The very same mistake made in 1997 with the election of Tony Blair has been made again in 2024. Swing voters in the 90s saw Blair, in his Canary Wharf style suit and media-savvy communication style, as a man very much unlike his Labour predecessors Neil Kinnock and Michael Foot. Voters were ultimately duped into not reading between the lines. Reflecting on his political awakening in an interview on Radio 4, Sir Blair noted the following:
“Here’s this guy Trotsky who was so inspired by all of this that he went out to create a Russian revolution and changed the world. I think it’s a very odd thing – just literally it was like a light going on. And even though, you know, over time I left that side of politics behind, the notion of having a cause and a purpose and one bigger than yourself or your own ambition – and I think probably allied at the same time to coming to religious faith – that changed my life in that period.”
Despite theoretically leaving Trotsky behind, the afterglow of that ideological influence was still apparent while in office; 11 years of Blair’s leadership show him to still be a socialist revolutionary, just of a different sort. As a reward, the British people saw their education system revolutionized – removing conservative attitudes and producing excessive university graduates molded in the image of Blairism – reminiscent of Barack Obama’s ‘college for all’ model across the Atlantic. The House of Lords was decimated, the national debt spiraled from heavy public spending, and Britain’s place in the European Union was firmly cemented. Only thanks to his political accompaniment, Gordon Brown, was Britain saved from Blair’s desire for the country to ditch the British pound for the Euro as its currency. Blair’s commitment to rejecting Margaret Thatcher’s notion of ‘’there is no such thing as society’’ was exactly the motivation he needed to destroy Britain’s global reputation. Military intervention, successful in Kosovo and Sierra Leone, though tragically much less so in Iraq, was partly caused by Blair’s view that there are causes and purposes ‘’bigger than yourself’’ and that someone, like Trotsky, and himself, could ‘save the world’.
Blair’s greatest success, however, was his ability to entirely shift the frame of acceptable political discourse in Britain. The New Labour approach to the environment, immigration, the National Health Service, and increased cradle-to-grave government reliance all became accepted ideas within British politics; this being demonstrated by Conservative PM David Cameron continuing these policies. After Blair, it became unimaginable to champion ideas such as ending the 2030 Zero emissions target, privatizing healthcare, reducing university numbers, re-invigorating the importance of the family, drastic reductions in taxation, relaxations on planning laws, ending the acceleration of devolution, and taking a tough approach to the drug epidemic.
British political observers have continued to demonstrate their misunderstanding of Starmer by portraying him as a centrist simply because he fits the now inescapable Blairite mold. Matt Andersen’s latest article published in Providence Magazine demonstrates this misunderstanding of the left is and the failure within Britain to properly imagine an alternative mode of politics. In his article, Andersen states that Starmer’s five missions to kickstart the United Kingdom ‘’undoubtedly address’’ Britain’s key socio-economic problems. The five missions include making Britain a clean energy superpower by accelerating the Net Zero target, building the NHS, and breaking down barriers to opportunity.

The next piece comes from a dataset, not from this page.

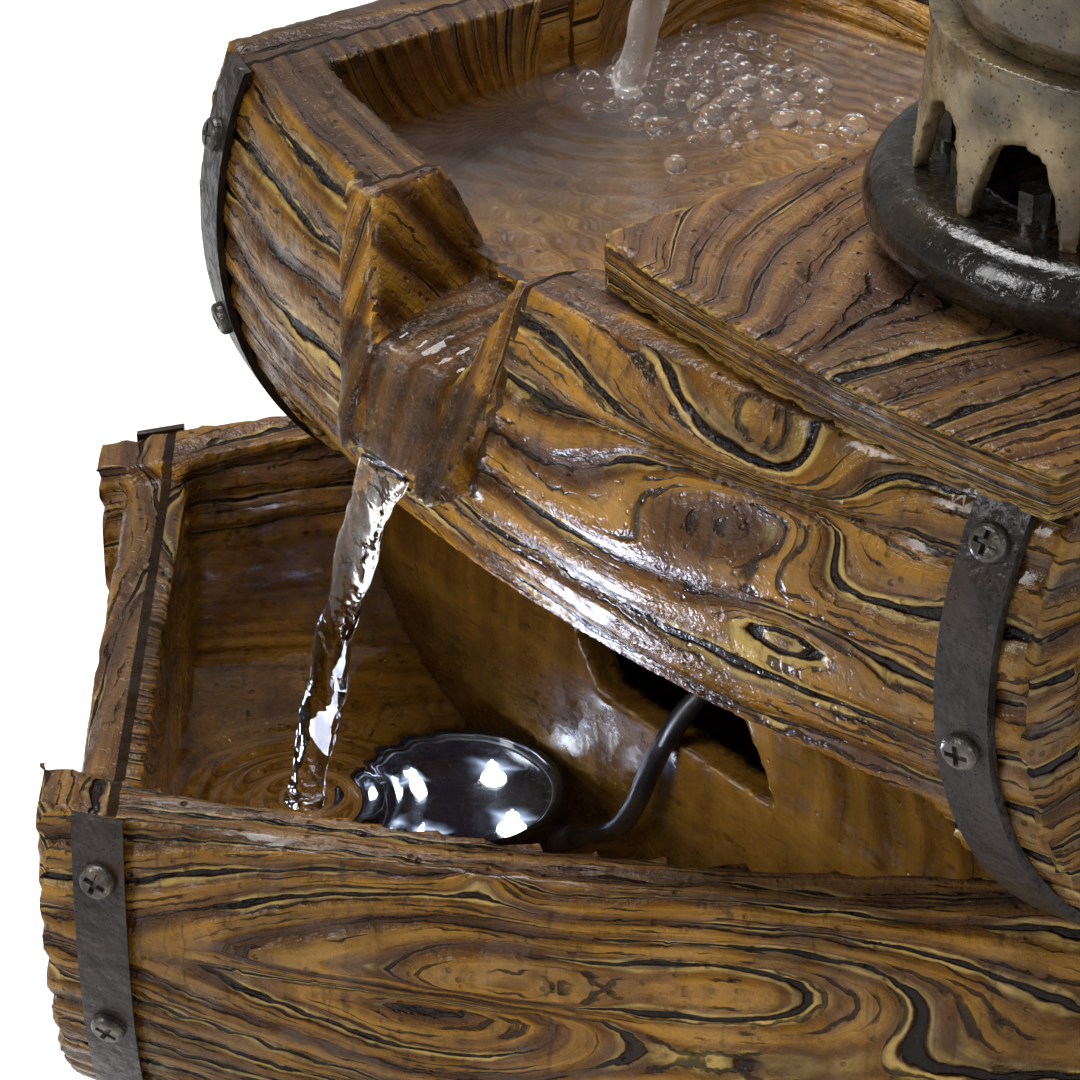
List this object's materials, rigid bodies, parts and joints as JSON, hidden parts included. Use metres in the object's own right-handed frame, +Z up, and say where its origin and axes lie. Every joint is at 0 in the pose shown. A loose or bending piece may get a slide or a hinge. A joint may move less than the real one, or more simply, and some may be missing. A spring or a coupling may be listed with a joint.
{
  "type": "tabletop water fountain",
  "caption": "Tiered barrel fountain with a hand pump over the upper barrel, a spill chute, a hollow stand and a lit lower half-barrel pool.",
  "frame": {"origin": "on the ground under the middle of the lower barrel", "axes": "+X along the lower barrel to the right as pictured, +Y away from the viewer, +Z up"},
  "size_m": [0.4, 0.2764, 0.457],
  "materials": {
    "resin_wood": "glossy cast wood look",
    "resin_hoop": "dark brown-grey band",
    "screw_metal": "worn grey",
    "pump_bronze": "mottled old bronze look",
    "pump_dark": "dark glossy gunmetal look",
    "black_plastic": "satin black",
    "soft_rubber": "matt black",
    "clear_lens": "clear",
    "emitter_white": "clear white dome",
    "board_green": "white board",
    "clear_hose": "translucent",
    "steel": "plain",
    "magnet_grey": "moulded grey"
  },
  "bodies": {
    "fountain": {"lower_basin": "resin_wood", "lower_hoop_left": "resin_hoop", "lower_hoop_right": "resin_hoop", "lower_hoop_screws": "screw_metal", "cord_grommet": "soft_rubber", "pedestal": "resin_wood", "upper_barrel": "resin_wood", "upper_hoop_left": "resin_hoop", "upper_hoop_right": "resin_hoop", "upper_hoop_screws": "screw_metal", "riser_seal": "soft_rubber", "pump_deck": "resin_wood", "pump_flange": "pump_dark", "pump_skirt": "pump_bronze", "pump_skirt_bolts": "pump_dark", "pump_cylinder": "pump_bronze", "pump_spout": "pump_bronze", "pump_cap": "pump_dark", "cap_screws": "screw_metal", "lever_bracket": "pump_bronze", "handle_pin": "steel", "sub_housing": "black_plastic", "sub_shaft": "steel", "sub_impeller_cover": "black_plastic", "sub_strainer": "black_plastic", "sub_feet": "soft_rubber", "sub_outlet": "black_plastic", "sub_gland": "soft_rubber", "riser_hose": "clear_hose", "hose_clamp": "steel", "light_housing": "black_plastic", "light_board": "board_green", "light_emitters": "emitter_white", "light_lens": "clear_lens", "light_seal": "soft_rubber", "light_cups": "soft_rubber", "light_gland": "soft_rubber", "light_cable": "soft_rubber", "cable_connector": "black_plastic", "cable_clip": "black_plastic"},
    "handle": {"pump_handle": "pump_dark"},
    "plunger": {"plunger_rod": "steel", "rod_pin": "steel"},
    "impeller": {"sub_impeller": "magnet_grey"},
    "dial": {"sub_dial": "black_plastic"},
    "cover": {"access_cover": "black_plastic"}
  },
  "joints": [
    {"name": "handle_lift", "type": "hinge", "parent": "fountain", "child": "handle", "pos_m": [0.00974, -0.07236, 0.438], "axis": [-0.788, -0.6157, 0], "range_deg": [0, 40]},
    {"name": "plunger_slide", "type": "slide", "parent": "fountain", "child": "plunger", "axis": [0, 0, 1], "range_m": [-0.0208, 0]},
    {"name": "impeller_spin", "type": "hinge", "parent": "fountain", "child": "impeller", "pos_m": [-0.02596, -0.02665, 0.036], "axis": [0.6157, -0.788, 0], "continuous": true},
    {"name": "flow_dial_turn", "type": "hinge", "parent": "fountain", "child": "dial", "pos_m": [-0.02596, -0.02665, 0.04], "axis": [-0.6157, 0.788, 0], "range_deg": [0, 90]},
    {"name": "cover_pull", "type": "slide", "parent": "fountain", "child": "cover", "axis": [0.788, 0.6157, 0], "range_m": [0, 0.024]}
  ],
  "couplings": [
    {"joint": "plunger_slide", "follows": "handle_lift", "m_per_rad": -0.0292}
  ]
}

The third of these seems particularly uncontroversial. Unfortunately, as enacted by New Labour, this means class-based conflict. Starmer’s pledge to break down barriers is simply a continuation of Blair’s desire for social re-structuring and is heavily focused on areas such as education. For example, Starmer has promised to remove charitable status on private schools. This envious move is motivated by Starmer’s dogmatic socialist ideology, rather than rationalist thought or the Rooseveltian ‘Do what’s right’ mindset that voters wrongly think Starmer embodies. Instead, this policy is an attack on the middle class, whereby many will now have to rely on the public purse for their children’s education as private schools increase tuition to fund taxes they will now have to pay.

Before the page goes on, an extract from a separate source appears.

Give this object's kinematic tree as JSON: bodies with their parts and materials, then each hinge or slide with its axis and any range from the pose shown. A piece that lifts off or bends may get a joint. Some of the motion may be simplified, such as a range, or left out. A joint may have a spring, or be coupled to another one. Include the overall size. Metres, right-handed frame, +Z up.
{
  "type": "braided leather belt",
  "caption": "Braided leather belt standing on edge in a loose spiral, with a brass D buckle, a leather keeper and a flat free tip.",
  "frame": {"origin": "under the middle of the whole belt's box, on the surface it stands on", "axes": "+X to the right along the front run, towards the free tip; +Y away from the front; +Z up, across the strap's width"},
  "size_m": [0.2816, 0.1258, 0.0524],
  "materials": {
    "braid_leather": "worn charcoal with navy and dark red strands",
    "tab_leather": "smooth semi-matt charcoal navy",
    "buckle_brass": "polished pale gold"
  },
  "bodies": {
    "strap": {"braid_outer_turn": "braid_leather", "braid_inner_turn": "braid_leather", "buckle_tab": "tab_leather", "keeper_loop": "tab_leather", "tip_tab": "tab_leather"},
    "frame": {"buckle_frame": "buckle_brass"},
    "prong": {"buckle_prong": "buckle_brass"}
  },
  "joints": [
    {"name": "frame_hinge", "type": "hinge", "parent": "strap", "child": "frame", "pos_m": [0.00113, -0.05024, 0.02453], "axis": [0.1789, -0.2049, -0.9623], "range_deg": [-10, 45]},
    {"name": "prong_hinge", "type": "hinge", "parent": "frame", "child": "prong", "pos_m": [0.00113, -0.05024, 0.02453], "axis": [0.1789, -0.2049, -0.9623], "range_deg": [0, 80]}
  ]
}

Likewise, Starmer is a zealot for the national religion of the National Health Service. His vague mission to build the NHS essentially means accepting the existing system but with further investment. During the election, Sir Kier gave away his deeply dogmatic mindset when he said he would not use private healthcare even if his children were ill. Logically, any millionaire like Starmer would naturally wish to use private healthcare if needed. It would even be fiscally responsible by not burdening the NHS so that public resources could be used for those who dearly need them. Starmer, however, was for once being honest; he does not believe in private healthcare because the idea of a big state structure and total equality is essential to his ideology.
Furthermore, Andersen’s acceptance that making Britain a green superpower would ‘’undoubtedly address Britain’s current needs’’ is the most obvious indication of Britain’s failure to understand what the left is. In addition to describing himself as a ‘’progressive’ Starmer most vehemently described himself as a ‘red-green’. While it would be rash to naively ignore climate concerns, one could suggest that there are much more vital matters that should be the center of a government’s concerns. For Starmer however, there is nothing more important. This explains Starmer’s goal to spend £500 billion to reach his Net Zero goals, with pledges to ban the sale of petrol and diesel cars announced.
Starmer, who served gleefully in the shadow cabinet of Jeremy Corbyn, has a deep-rooted history within socialist circles. As an adult, he wrote for Socialist Alternative and the Socialist Lawyer whereby he stated that ‘’Karl Marx was, of course, right.’’ Since arriving in office, Starmer has already moved the country to the Left. The Foreign Office is now referring to the Golan Heights, Gaza and the West Bank as ‘’occupied Palestinian territory’, Foreign Secretary David Lammy has pledged to ‘re-set’ EU-UK ties with further integration, and the justice system has been liberalized, with prisoners set to be released early.
If this start to Government is not socialist, then what is? The real question, however, is if Starmer has done this in one month, what is to come in the next five years?